Fue su último Tour y, a partir de ahí, nada fue lo mismo. El ciclismo sigue resultándome fascinante, pero sin él es diferente. Lo mismo que la NBA sin Michael Jordan o el tenis sin Roger Federer. Los habrá muy buenos, quizá (numéricamente) mejores. Pero ninguno como ellos. Como Miguel. Recordaba el escritor Christian Laborde en un artículo publicado por este periódico en 2001 que “los españoles, a excepción de Ocaña, eran pulgas capaces de esprintar en las montañas, pero a quienes su pobre talento de rodadores y su debilidad en las contrarrelojes les alejaba del maillot amarillo”. Pero llegó él, imponentemente silencioso, tan magnético, y pulverizó el paradigma. Inigualable esa forma de subir que siempre traté de imitar, ya fuera sobre una bici real o sobre aquella imaginaria que me transportaba entre trayecto y trayecto a pie, trazando las curvas y con esa pose pluscuamperfecta, ya fuera rodando o escalando: contra natura, culo en el asiento, manos al manillar. Pam-pam-pam. Cadencia salvaje, pedaladas sofisticadas. Como si no costase nada. Como quien está dándose un paseo. En realidad, él jugaba al póquer. Parecía no estar ni sentir, pero no había quien le tosiera.

A lo sumo, de vez en cuando enseñaba los dientes en forma de serrucho, señal pasajera de esfuerzo que también traté de acoplar a mis fantasías. Hasta su forma de llevar la gorra era especial. Recuerdo como si fueran ayer las escapadas hasta Olatz con mi pandilla, a aquellas edades una verdadera odisea, para tratar de dar con él en su chalet de ladrillo rojo. En una de esas, evitando la vigilancia del perro guardián, trepé con mucha fe por el vallado metálico y, a falta de Miguel, di con el Santo Grial cuando su mujer, Marisa, atravesó esa zona del jardín, activó la puerta del garaje y ahí delante, colgada y reluciente, hermosísima, fue poco a poco destapándose la Espada diseñada por Pinarello con la que voló en el velódromo de Burdeos. Volví a casa más que feliz. Para entonces ya había ganado sus cinco Tours consecutivos, sus dos Giros y había batido el récord de la hora. Luego, más adelante, una vez que ya se había retirado y empezado a disfrutar de esa discreción que tanto le gusta, me crucé un par de veces con él (y uno de sus hijos) mientras rodaba tranquilamente por las carreteras de la Ulzama y Aranguren.

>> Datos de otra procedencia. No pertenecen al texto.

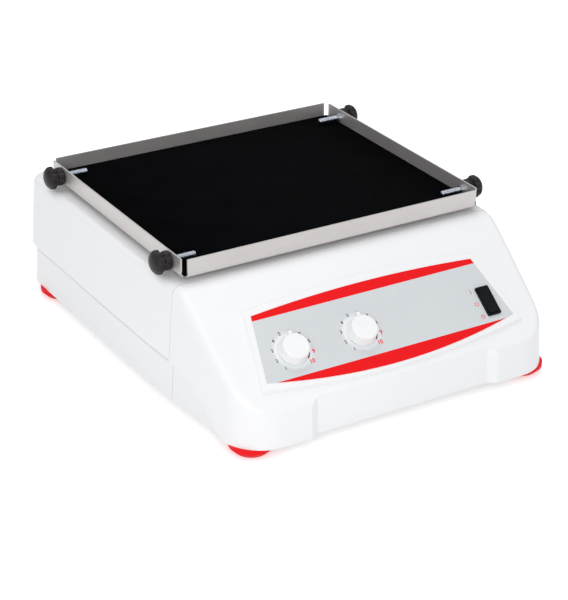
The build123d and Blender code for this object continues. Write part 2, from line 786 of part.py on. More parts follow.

Puedo contar con orgullo (y mucho pesar) que yo estuve allí el día que se despidió del deporte. No era verano, sino pleno invierno. 2 de enero de 1997. Y mientras el maestro Arribas le daba a la tecla y nos lo contaba, yo, crío todavía, conseguí colarme en los bajos del Hotel Ciudad de Pamplona para escuchar ese mensaje devastador: “He acabado, esto es todo”. “¿Que si estoy triste? No. Sabía que era un momento que tenía que llegar y ha llegado”. No hace mucho, al hilo de un asunto de trabajo, le tanteé para saber si podía contar con su firma para una columna, y, por supuesto, no me decepcionó. Indurain, siempre Indurain. Cortita y al pie, con esa elegancia suya: “Buenos días, Alejandro. Gracias por tu propuesta, pero no estoy interesado. Saludos. Miguel”.